The Perils of Parallel: WNPoTs and the Conservatism of Hardware Development

Monday, June 14, 2010

WNPoTs and the Conservatism of Hardware Development

There are some things about which I am undoubtedly considered a crusty old fogey, the abominable NO man, an ostrich with its head in the sand, and so on. Oh frabjous day! I now have a word for such things, courtesy of Charlie Stross, who wrote:

Just contemplate, for a moment, how you'd react to some guy from the IT sector walking into your place of work to evangelize a wonderful new piece of technology that will revolutionize your job, once everybody in the general population shells out £500 for a copy and you do a lot of hard work to teach them how to use it, And, on closer interrogation, you discover that he doesn't actually know what you do for a living; he's just certain that his WNPoT is going to revolutionize it. Now imagine that this happens (different IT marketing guy, different WNPoT, same pack drill) approximately once every two months for a five year period. You'd learn to tune him out, wouldn't you?

I've been through that pack drill more times than I can recall, and yes, I tune them out. The WNPoTs in my case were all about technology for computing itself, of course. Here are a few examples; they are sure to step on number of toes:

Any new programming language existing only for parallel processing, or any reason other than making programming itself simpler and more productive (see my post 101 parallel languages)
Multi-node single system image (see my post Multi-Multicore Single System Image)
Memristors, a new circuit type. A key point here is that exactly one company (HP) is working on it. Good technologies instantly crystallize consortia around themselves. Also, HP isn't a silicon technology company in the first place.
Quantum computing. Primarily good for just one thing: Cracking codes.
Brain simulation and strong artificial intelligence (really "thinking," whatever that means). Current efforts were beautifully characterized by John Horgan, in a SciAm guest blog: 'Current brain simulations resemble the "planes" and "radios" that Melanesian cargo-cult tribes built out of palm fronds, coral and coconut shells after being occupied by Japanese and American troops during World War II.'

Of course, for the most part those aren't new. They get re-invented regularly, though, and drooled over by ahistorical evalgelists who don't seem to understand that if something has already failed, you need to lay out what has changed sufficiently that it won't just fail again.

The particular issue of retred ideas aside, genuinely new and different things have to face up to what Charlie Stross describes above, in particular the part about not understanding what you do for a living. That point, for processor and system design, is a lot more important than one might expect, due to a seldom-publicized social fact: Processor and system design organizations are incredibly, insanely, conservative. They have good reason to be. Consider:

Those guys are building some of the most, if not the most, intricately complex structures ever created in the history of mankind. Furthermore, they can't be fixed in the field with an endless stream of patches. They have to just plain work – not exactly in the first run, although that is always sought, but in the second or, at most, third; beyond that money runs out.

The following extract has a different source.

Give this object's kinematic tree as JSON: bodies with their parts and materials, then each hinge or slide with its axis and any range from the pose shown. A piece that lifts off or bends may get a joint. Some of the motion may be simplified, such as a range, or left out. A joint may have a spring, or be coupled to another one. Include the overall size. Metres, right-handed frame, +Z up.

The result they produce must also please, not just a well-defined demographic, but a multitude of masters from manufacturing to a wide range of industries and geographies. And of course it has to be cost- and performance-competitive when released, which entails a lot of head-scratching and deep breathing when the multi-year process begins.

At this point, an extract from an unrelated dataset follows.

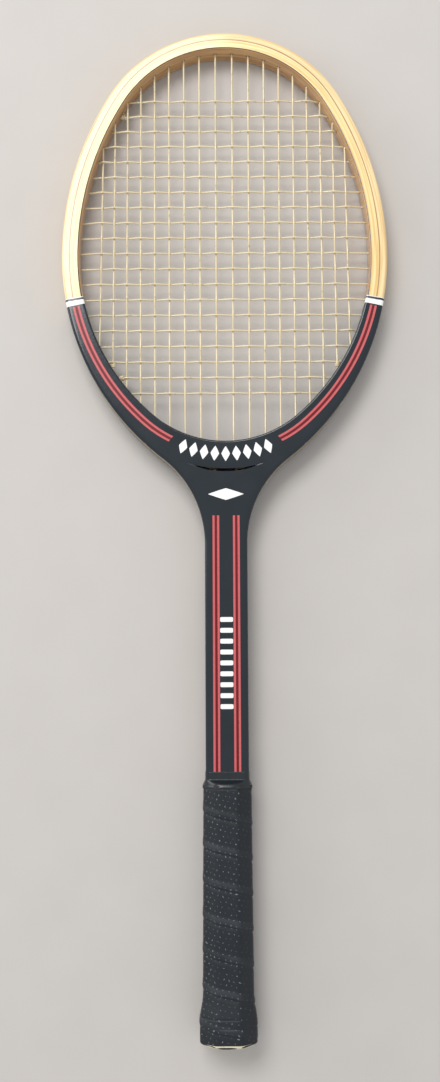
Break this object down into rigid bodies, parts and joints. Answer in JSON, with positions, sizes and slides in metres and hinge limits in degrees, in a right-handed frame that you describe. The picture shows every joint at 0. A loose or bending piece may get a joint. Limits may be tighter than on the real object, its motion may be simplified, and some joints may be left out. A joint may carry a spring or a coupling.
{
  "type": "lawn tennis racket",
  "caption": "Oval-headed laminated wooden racket with woven strings, black throat and shaft, and an octagonal wrapped grip with a flared butt.",
  "frame": {"origin": "centre of the racket's length and width, at the level of the lowest point of the butt", "axes": "+Y from the butt towards the head along the racket, +Z out of the front (playing) face, +X to the right seen from the front"},
  "size_m": [0.224, 0.686, 0.0335],
  "materials": {
    "ash_pale": "pale ash under gloss lacquer",
    "veneer_dark": "dark brown veneer under gloss lacquer",
    "ash_tan": "yellow-tan ash under gloss lacquer",
    "ply_red_brown": "red-brown ply, varnished",
    "throat_wood": "brown beech, varnished at its edges",
    "core_wood": "plain unfinished hardwood",
    "black_lacquer": "gloss blue-black lacquer with coral and dark red lines",
    "white_binding": "gloss white band with a black line",
    "black_leather": "black perforated leather, spirally wrapped",
    "black_tape": "black cloth tape",
    "black_rubber": "semi-gloss black rubber",
    "ivory_plastic": "ivory plastic",
    "tack_brass": "dull brass",
    "string_cream": "cream multifilament string"
  },
  "bodies": {
    "root": {"outer_lamination": "ash_pale", "accent_veneer": "veneer_dark", "inner_lamination": "ash_tan", "lining_ply": "ply_red_brown", "throat_bridge": "throat_wood", "throat_wedge": "throat_wood", "shaft_core": "core_wood", "front_shoulder_overlay": "black_lacquer", "back_shoulder_overlay": "black_lacquer", "front_shaft_overlay": "black_lacquer", "back_shaft_overlay": "black_lacquer", "left_binding": "white_binding", "right_binding": "white_binding", "front_pallet": "core_wood", "back_pallet": "core_wood", "left_butt_cheek": "core_wood", "right_butt_cheek": "core_wood", "leather_grip": "black_leather", "finishing_tape": "black_tape", "grip_collar": "black_rubber", "butt_cap": "ivory_plastic", "butt_tacks": "tack_brass", "main_string": "string_cream", "cross_string": "string_cream", "string_knots": "string_cream"}
  },
  "joints": []
}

Furthermore, each new design does it all over again. I'm talking about the "tock" phase for Intel; there's much less development work in the "tick" process shrink phase. Development organizations that aren't Intel don't get that breather. You don't "re-use" much silicon. (I don't think you ever re-use much code, either, with a few major exceptions; but that's a different issue.)

This is a very high stress operation. A huge investment can blow up if one of thousands of factors is messed up.

What they really do to accomplish all this is far from completely documented. I doubt it's even consciously fully understood. (What gets written down by someone paid from overhead to satisfy an ISO requirement is, of course, irrelevant.)

In this situation, is it any wonder the organizations are almost insanely conservative? Their members cannot even conceive of something except as a delta from both the current product and the current process used to create it, because that's what worked. And it worked within the budget. And they have their total intellectual capital invested in it. Anything not presented as a delta of both the current product and process is rejected out of hand. The process and product are intertwined in this; what was done (product) was, with no exceptions, what you were able to do in the context (process).

An implication is that they do not trust anyone who lacks the scars on their backs from having lived that long, high-stress process. You can't learn it from a book; if you haven't done it, you don't understand it. The introduction of anything new by anyone without the tribal scars is simply impossible. This is so true that I know of situations where taking a new approach to processor design required forming a new, separate organization. It began with a high-level corporate Act of God that created a new high-profile organization from scratch, dedicated to the new direction, staffed with a mix of outside talent and a few carefully-selected high-talent open-minded people pirated from the original organization. Then, very gradually, more talent from the old organization was siphoned off and blended into the new one until there was no old organization left other than a maintenance crew. The new organization had its own process, along with its own product.

This is why I regard most WNPoT announcements from a company's "research" arm as essentially meaningless. Whatever it is, it won't get into products without an "Act of God" like that described above. WNPoTs from academia or other outside research? Fuggedaboudit. Anything from outside is rejected unless it was originally nurtured by someone with deep, respected tribal scars, sufficiently so that that person thinks they completely own it. Otherwise it doesn't stand a chance.

Now I have a term to sum up all of this: WNPoT. Thanks, Charlie.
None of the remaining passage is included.